REQUIRED TASK -> Every record that follows should be printed verbatim.

-- Begin PROVIDED RECORDS --

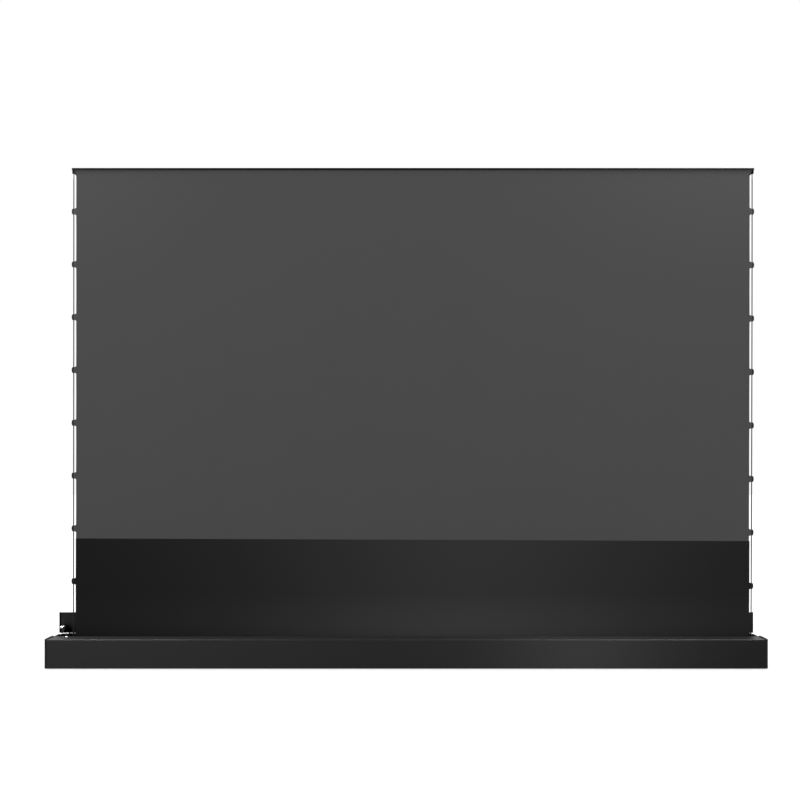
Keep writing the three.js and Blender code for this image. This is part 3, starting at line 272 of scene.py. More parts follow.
# %% Worn edges: a mask where two faces meet
wear_group, wear_in, wear_out = new_group(
    "worn_edges",
    [("Radius", "Float", 0.8 * MM), ("Amount", "Float", 0.5)],
    [("Wear", "Float")],
)
wear_round = add_node(wear_group, "Bevel", {"Radius": wear_in["Radius"]}, samples=4).outputs[0]
wear_flat = add_node(wear_group, "NewGeometry").outputs["Normal"]
wear_dot = add_node(
    wear_group, "VectorMath", {0: wear_round, 1: wear_flat}, operation="DOT_PRODUCT"
).outputs["Value"]
wear_gap = math_node(wear_group, "SUBTRACT", 1.0, wear_dot)
wear_noise = add_node(
    wear_group,
    "TexNoise",
    {"Vector": add_node(wear_group, "TexCoord").outputs["Object"], "Scale": 60.0, "Detail": 3.0},
).outputs["Fac"]
wear_patch = math_node(wear_group, "MULTIPLY", wear_gap, wear_noise)
wear_strong = math_node(wear_group, "MULTIPLY", wear_patch, 6.0, clamp=True)
wear_out("Wear", math_node(wear_group, "MULTIPLY", wear_strong, wear_in["Amount"]))

# %% Dust: a thin film on what faces up
dust_group, dust_in, dust_out = new_group(
    "dust", [("Amount", "Float", 0.2)], [("Dust", "Float")]
)
dust_up = add_node(
    dust_group, "SeparateXYZ", {0: add_node(dust_group, "NewGeometry").outputs["Normal"]}
).outputs["Z"]
dust_noise = add_node(
    dust_group,
    "TexNoise",
    {"Vector": add_node(dust_group, "TexCoord").outputs["Object"], "Scale": 9.0, "Detail": 6.0},
).outputs["Fac"]
dust_level = math_node(dust_group, "MULTIPLY", dust_up, dust_noise, clamp=True)
dust_out("Dust", math_node(dust_group, "MULTIPLY", dust_level, dust_in["Amount"]))

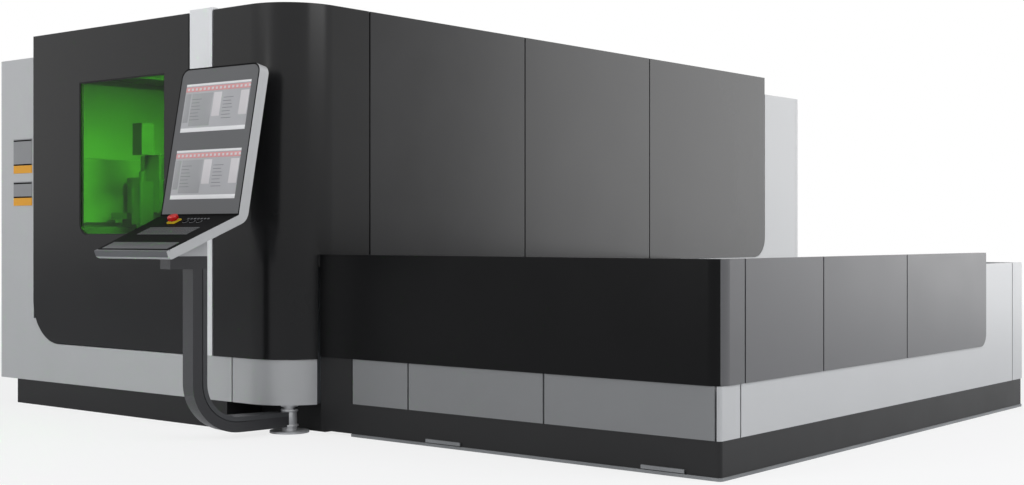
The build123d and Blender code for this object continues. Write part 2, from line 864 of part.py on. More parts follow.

-- End PROVIDED RECORDS --

REPLY TO THE TASK ->
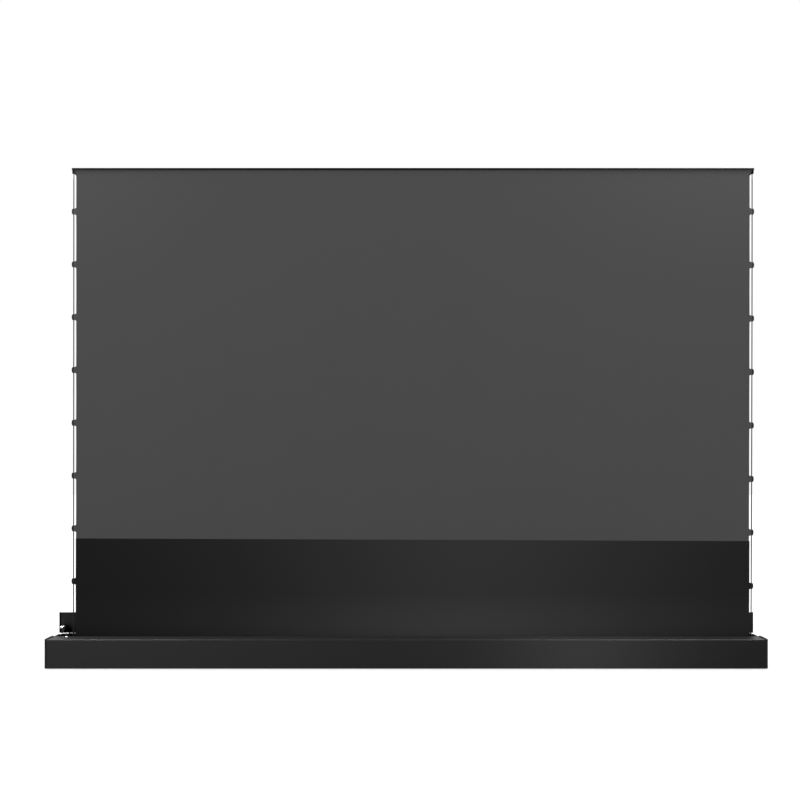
Keep writing the three.js and Blender code for this image. This is part 3, starting at line 272 of scene.py. More parts follow.
# %% Worn edges: a mask where two faces meet
wear_group, wear_in, wear_out = new_group(
    "worn_edges",
    [("Radius", "Float", 0.8 * MM), ("Amount", "Float", 0.5)],
    [("Wear", "Float")],
)
wear_round = add_node(wear_group, "Bevel", {"Radius": wear_in["Radius"]}, samples=4).outputs[0]
wear_flat = add_node(wear_group, "NewGeometry").outputs["Normal"]
wear_dot = add_node(
    wear_group, "VectorMath", {0: wear_round, 1: wear_flat}, operation="DOT_PRODUCT"
).outputs["Value"]
wear_gap = math_node(wear_group, "SUBTRACT", 1.0, wear_dot)
wear_noise = add_node(
    wear_group,
    "TexNoise",
    {"Vector": add_node(wear_group, "TexCoord").outputs["Object"], "Scale": 60.0, "Detail": 3.0},
).outputs["Fac"]
wear_patch = math_node(wear_group, "MULTIPLY", wear_gap, wear_noise)
wear_strong = math_node(wear_group, "MULTIPLY", wear_patch, 6.0, clamp=True)
wear_out("Wear", math_node(wear_group, "MULTIPLY", wear_strong, wear_in["Amount"]))

# %% Dust: a thin film on what faces up
dust_group, dust_in, dust_out = new_group(
    "dust", [("Amount", "Float", 0.2)], [("Dust", "Float")]
)
dust_up = add_node(
    dust_group, "SeparateXYZ", {0: add_node(dust_group, "NewGeometry").outputs["Normal"]}
).outputs["Z"]
dust_noise = add_node(
    dust_group,
    "TexNoise",
    {"Vector": add_node(dust_group, "TexCoord").outputs["Object"], "Scale": 9.0, "Detail": 6.0},
).outputs["Fac"]
dust_level = math_node(dust_group, "MULTIPLY", dust_up, dust_noise, clamp=True)
dust_out("Dust", math_node(dust_group, "MULTIPLY", dust_level, dust_in["Amount"]))

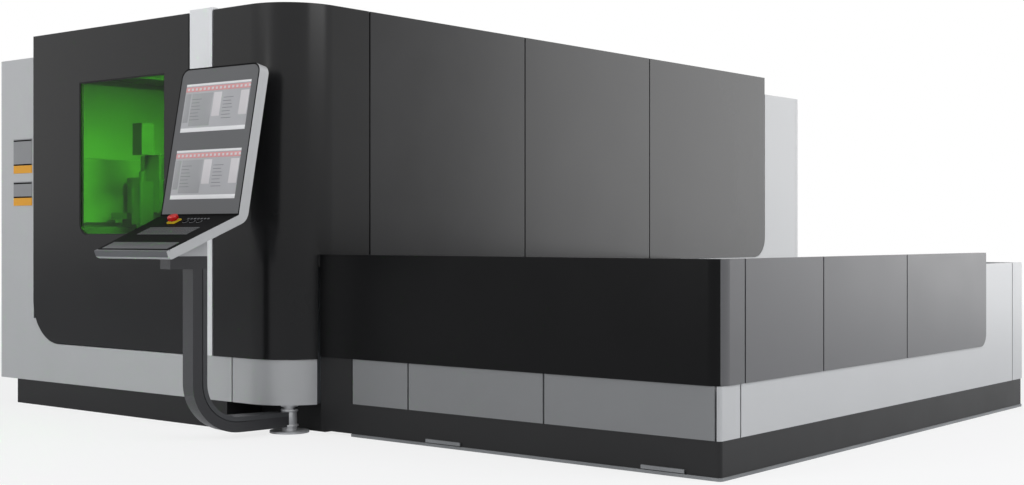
The build123d and Blender code for this object continues. Write part 2, from line 864 of part.py on. More parts follow.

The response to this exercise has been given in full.